A well-established language foundation is a powerful tool that allows teams to synthesize their efforts around implementing modular design. But the way a shared design language evolves is a piecemeal, gradual, and organic process. Every person on the team plays a role in making it more coherent. Going through the process of building a pattern library as a team is an effective way to establish a language foundation. Using a solid methodology, like atomic design, can speed up the process.
Naming things together is a useful habit for your team to develop, because in the process of trying to give something a name that makes sense, you work out its function and, most importantly, reach consensus. The agreed-upon name determines how the element will be built and encourages consistent usage across the team. As Abby Coverts writes, “If you don’t get agreement up front, prepare for more work later.”
Make an effort to refer to the elements by the name you agreed on—no matter how strange this might sound in everyday conversations. It takes more effort initially to call something a “whisper box” (yes, we have an element called “whisper box”) rather than “that thing with the lines and an icon in the middle.” But until you start referring to an element by its proper name, it doesn’t exist in your modular system as a solid, actionable block. Every time you use the name you agreed on, you strengthen the element you call on and evolve your design language.

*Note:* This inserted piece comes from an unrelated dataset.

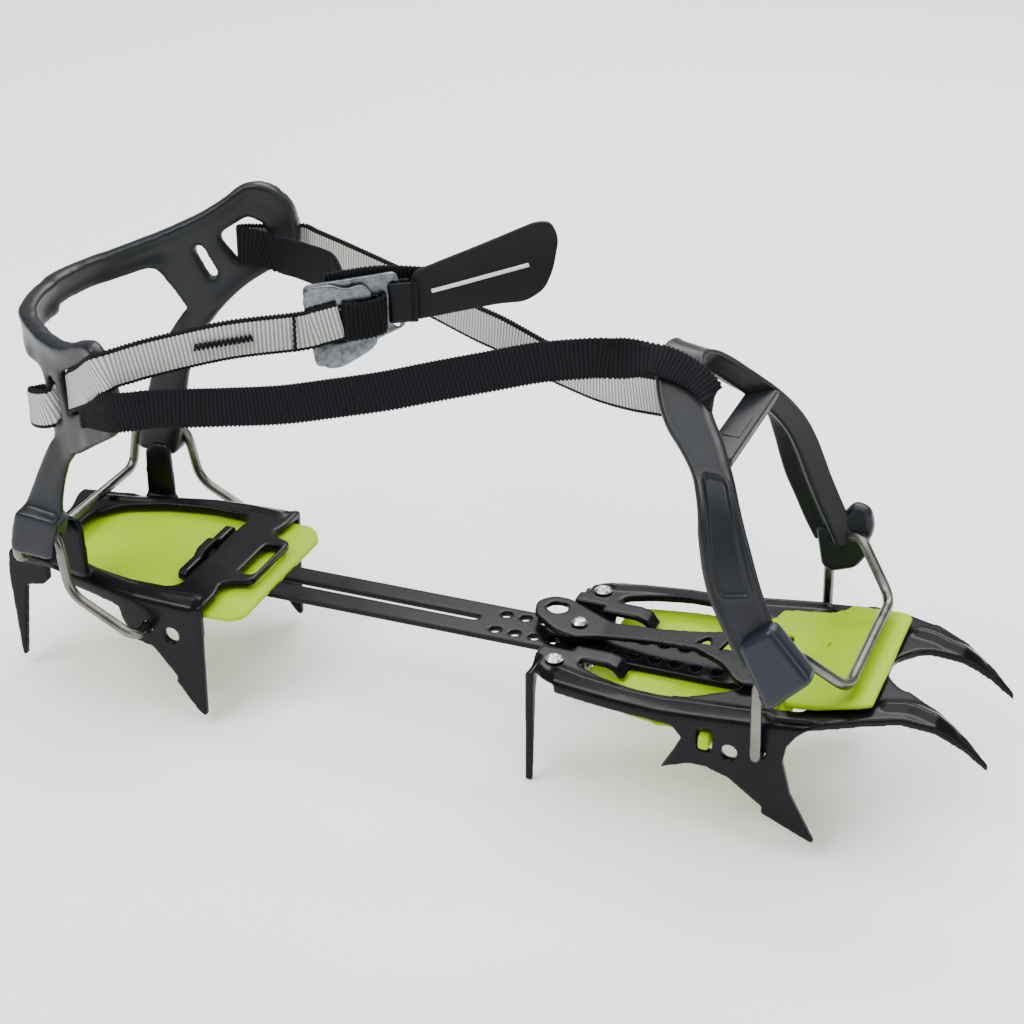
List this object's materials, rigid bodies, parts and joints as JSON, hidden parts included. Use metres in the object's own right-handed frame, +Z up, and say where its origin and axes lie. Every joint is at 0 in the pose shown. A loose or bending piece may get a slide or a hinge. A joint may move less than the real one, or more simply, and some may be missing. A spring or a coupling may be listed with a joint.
{
  "type": "strap-on crampon",
  "caption": "Strap-on mountaineering crampon: pointed toe and heel sections on a linking bar, plastic snow plates, wire bails, moulded baskets and a buckled webbing loop.",
  "frame": {"origin": "middle of the underside of the bounding box, on the plane of the point tips", "axes": "+X towards the toe, +Y to the left side, +Z up"},
  "size_m": [0.3932, 0.1472, 0.2038],
  "materials": {
    "coated_steel": "near-black coated sheet steel with a satin sheen, worn at the edges",
    "snow_plate": "lime green flexible moulded plastic, semi-matt",
    "basket_plastic": "dark slate grey flexible moulded plastic with a satin sheen",
    "wire_steel": "bright bent stainless wire",
    "buckle_steel": "tumbled stamped metal, mottled and rounded",
    "fastener_steel": "bright plated screws and rivets",
    "strap_black": "black ribbed webbing",
    "strap_grey": "light grey ribbed webbing with black edges",
    "tab_black": "black grained tab with a pale printed line"
  },
  "bodies": {
    "toe_section": {"front_frame": "coated_steel", "front_antiball_plate": "snow_plate", "front_screw_left": "fastener_steel", "front_screw_right": "fastener_steel", "blade_rivet_left": "fastener_steel", "blade_rivet_right": "fastener_steel"},
    "lock_blade": {"lock_blade": "coated_steel", "lock_pin": "fastener_steel", "pin_washer": "fastener_steel"},
    "linking_bar": {"linking_bar": "coated_steel"},
    "heel_section": {"heel_frame": "coated_steel", "heel_antiball_plate": "snow_plate"},
    "toe_bail": {"toe_bail": "wire_steel", "toe_basket": "basket_plastic"},
    "heel_bail": {"heel_bail": "wire_steel", "heel_basket": "basket_plastic", "ankle_strap_sewn": "strap_grey", "ankle_strap_free": "strap_black", "buckle_frame": "buckle_steel"},
    "strap_loop": {"strap_right_run": "strap_black", "strap_left_run": "strap_grey"},
    "buckle_clamp": {"buckle_clamp": "buckle_steel"},
    "pull_tab": {"pull_tab": "tab_black"}
  },
  "joints": [
    {"name": "length_adjust", "type": "slide", "parent": "toe_section", "child": "linking_bar", "axis": [1, 0, 0], "range_m": [0, 0.048], "deforming": ["strap_right_run", "strap_left_run"]},
    {"name": "lock_blade_lift", "type": "hinge", "parent": "toe_section", "child": "lock_blade", "pos_m": [0.11215, -0.00336, 0.0555], "axis": [0, 1, 0], "range_deg": [0, 6], "stiffness_Nm_per_rad": 3},
    {"name": "heel_flex", "type": "hinge", "parent": "linking_bar", "child": "heel_section", "pos_m": [-0.12205, -0.00336, 0.0475], "axis": [0, 1, 0], "range_deg": [-1.5, 0]},
    {"name": "heel_bail_tilt", "type": "hinge", "parent": "heel_section", "child": "heel_bail", "pos_m": [-0.12585, -0.00336, 0.0392], "axis": [0, 1, 0], "range_deg": [-2, 5]},
    {"name": "toe_bail_tilt", "type": "hinge", "parent": "toe_section", "child": "toe_bail", "pos_m": [0.11945, -0.00336, 0.041], "axis": [0, 1, 0], "range_deg": [-2, 5]},
    {"name": "strap_follow", "type": "hinge", "parent": "heel_bail", "child": "strap_loop", "pos_m": [-0.11385, -0.00336, 0.1505], "axis": [0, 1, 0], "range_deg": [-7, 3]},
    {"name": "buckle_clamp_open", "type": "hinge", "parent": "heel_bail", "child": "buckle_clamp", "pos_m": [-0.06214, -0.02489, 0.1665], "axis": [0, 0, 1], "range_deg": [-25, 0]},
    {"name": "pull_tab_swing", "type": "hinge", "parent": "heel_bail", "child": "pull_tab", "pos_m": [-0.03495, -0.00656, 0.175], "axis": [0, 0, 1], "range_deg": [-20, 20]}
  ],
  "couplings": [
    {"joint": "toe_bail_tilt", "follows": "heel_bail_tilt", "ratio": 0.967},
    {"joint": "strap_follow", "follows": "heel_bail_tilt", "ratio": -1.282}
  ]
}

Put your language to the test outside of your team by using it throughout the company, with other teams, and with users. It’s always interesting to see what sticks—it’s a real kick when someone outside the product team starts using the name, too.
Finally, remember that no language (aside from a few exceptions) exists in isolation. By evolving and strengthening your design language, you have an opportunity to contribute to the larger language of the web, and to help make it more consistent and coherent for everyone.